_INFORMATION PROVIDED_:
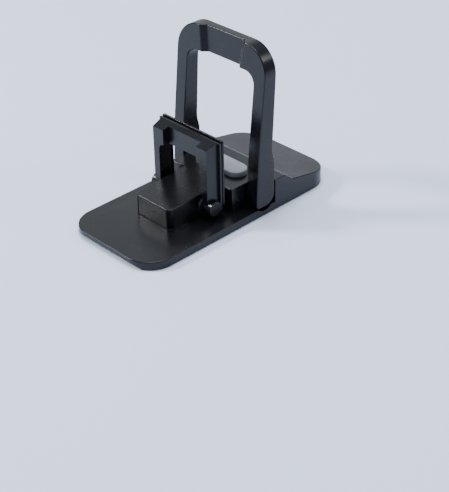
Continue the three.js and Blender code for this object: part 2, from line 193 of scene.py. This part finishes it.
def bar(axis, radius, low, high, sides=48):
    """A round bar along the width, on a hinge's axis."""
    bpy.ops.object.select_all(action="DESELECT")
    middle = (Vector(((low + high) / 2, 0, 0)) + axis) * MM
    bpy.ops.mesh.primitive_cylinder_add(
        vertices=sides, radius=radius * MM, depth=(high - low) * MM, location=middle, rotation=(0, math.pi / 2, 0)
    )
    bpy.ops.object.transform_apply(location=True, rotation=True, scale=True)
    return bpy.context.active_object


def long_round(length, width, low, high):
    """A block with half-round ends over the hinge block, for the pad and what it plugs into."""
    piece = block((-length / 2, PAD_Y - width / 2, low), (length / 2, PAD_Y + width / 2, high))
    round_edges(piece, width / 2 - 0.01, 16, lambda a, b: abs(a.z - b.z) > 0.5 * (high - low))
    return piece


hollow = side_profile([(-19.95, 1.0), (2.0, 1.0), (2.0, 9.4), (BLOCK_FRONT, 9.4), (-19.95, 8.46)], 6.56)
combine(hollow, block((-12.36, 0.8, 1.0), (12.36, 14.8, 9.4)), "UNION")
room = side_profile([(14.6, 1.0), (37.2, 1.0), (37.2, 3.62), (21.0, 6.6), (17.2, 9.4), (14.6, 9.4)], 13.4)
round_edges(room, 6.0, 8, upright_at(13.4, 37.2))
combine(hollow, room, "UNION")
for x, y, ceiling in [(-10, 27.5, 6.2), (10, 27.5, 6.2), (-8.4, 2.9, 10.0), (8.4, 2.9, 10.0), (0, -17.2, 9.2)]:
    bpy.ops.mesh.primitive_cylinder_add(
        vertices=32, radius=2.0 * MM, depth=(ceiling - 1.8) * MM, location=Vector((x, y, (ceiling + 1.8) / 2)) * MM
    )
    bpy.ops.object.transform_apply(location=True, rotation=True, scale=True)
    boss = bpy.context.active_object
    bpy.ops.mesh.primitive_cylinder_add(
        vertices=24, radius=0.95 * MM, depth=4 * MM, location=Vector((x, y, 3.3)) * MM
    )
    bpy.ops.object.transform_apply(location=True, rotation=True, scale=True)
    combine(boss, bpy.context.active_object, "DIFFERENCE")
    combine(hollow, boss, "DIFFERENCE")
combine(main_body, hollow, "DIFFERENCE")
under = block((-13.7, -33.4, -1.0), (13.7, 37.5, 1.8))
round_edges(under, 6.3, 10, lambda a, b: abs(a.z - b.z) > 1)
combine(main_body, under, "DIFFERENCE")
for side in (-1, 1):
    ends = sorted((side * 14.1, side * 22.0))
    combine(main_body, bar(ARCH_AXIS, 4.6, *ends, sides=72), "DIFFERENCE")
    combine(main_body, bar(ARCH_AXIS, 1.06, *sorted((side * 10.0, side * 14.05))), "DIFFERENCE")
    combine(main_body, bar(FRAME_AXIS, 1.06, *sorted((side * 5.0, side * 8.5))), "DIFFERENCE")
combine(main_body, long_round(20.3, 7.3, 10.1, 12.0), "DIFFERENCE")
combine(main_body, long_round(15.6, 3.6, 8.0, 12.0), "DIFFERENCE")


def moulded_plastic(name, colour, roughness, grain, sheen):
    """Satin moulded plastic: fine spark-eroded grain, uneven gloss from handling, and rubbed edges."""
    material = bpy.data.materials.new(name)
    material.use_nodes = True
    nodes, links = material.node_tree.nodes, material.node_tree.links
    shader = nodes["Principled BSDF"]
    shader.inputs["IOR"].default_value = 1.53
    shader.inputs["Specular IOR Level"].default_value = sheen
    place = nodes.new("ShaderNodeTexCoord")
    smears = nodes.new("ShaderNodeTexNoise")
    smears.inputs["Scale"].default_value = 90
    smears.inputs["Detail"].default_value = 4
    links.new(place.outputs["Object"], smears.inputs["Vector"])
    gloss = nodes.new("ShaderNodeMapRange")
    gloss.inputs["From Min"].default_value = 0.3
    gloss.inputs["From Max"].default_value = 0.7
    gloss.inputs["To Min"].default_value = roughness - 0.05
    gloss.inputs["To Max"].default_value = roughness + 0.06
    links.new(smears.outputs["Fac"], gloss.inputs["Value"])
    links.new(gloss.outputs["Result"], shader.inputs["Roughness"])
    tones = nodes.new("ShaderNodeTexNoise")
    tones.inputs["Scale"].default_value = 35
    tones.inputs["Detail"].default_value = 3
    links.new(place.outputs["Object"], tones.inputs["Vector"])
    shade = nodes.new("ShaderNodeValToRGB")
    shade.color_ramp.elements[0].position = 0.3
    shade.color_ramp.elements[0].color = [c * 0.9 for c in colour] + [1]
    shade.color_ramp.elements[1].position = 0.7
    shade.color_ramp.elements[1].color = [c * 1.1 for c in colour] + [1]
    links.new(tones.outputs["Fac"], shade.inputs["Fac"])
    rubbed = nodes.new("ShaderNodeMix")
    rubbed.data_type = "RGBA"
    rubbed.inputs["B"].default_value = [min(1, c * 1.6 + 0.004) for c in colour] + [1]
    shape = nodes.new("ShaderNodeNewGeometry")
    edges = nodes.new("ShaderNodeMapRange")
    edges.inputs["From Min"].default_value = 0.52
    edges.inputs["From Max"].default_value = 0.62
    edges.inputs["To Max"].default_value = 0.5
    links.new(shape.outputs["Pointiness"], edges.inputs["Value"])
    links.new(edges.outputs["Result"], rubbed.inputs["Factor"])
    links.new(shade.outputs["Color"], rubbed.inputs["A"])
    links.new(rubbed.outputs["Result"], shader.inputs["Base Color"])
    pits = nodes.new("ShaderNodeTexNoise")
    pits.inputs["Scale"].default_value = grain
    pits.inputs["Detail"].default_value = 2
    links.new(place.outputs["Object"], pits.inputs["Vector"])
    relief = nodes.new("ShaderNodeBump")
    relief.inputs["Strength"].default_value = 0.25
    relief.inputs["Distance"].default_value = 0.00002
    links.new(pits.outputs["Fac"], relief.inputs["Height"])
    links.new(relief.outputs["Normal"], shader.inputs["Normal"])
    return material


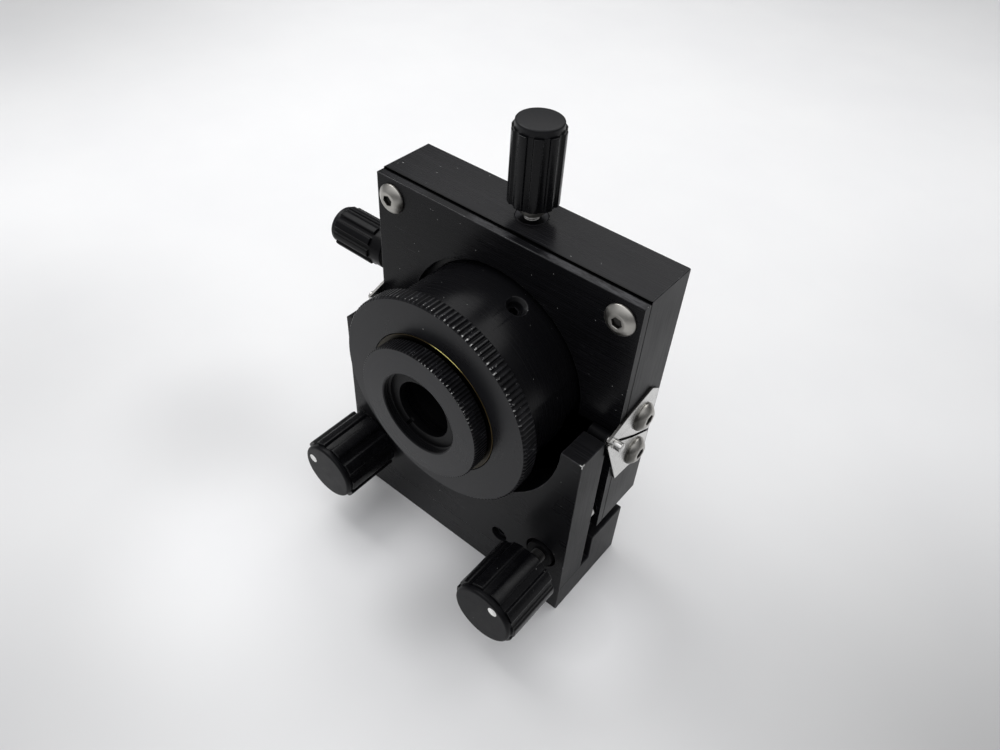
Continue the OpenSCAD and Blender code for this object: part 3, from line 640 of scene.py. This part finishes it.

_TASK INSTRUCTIONS_: Go through the data and count each line that has the word "finishes", then give the total alone.

_RESPONSE TO THE TASK_: 2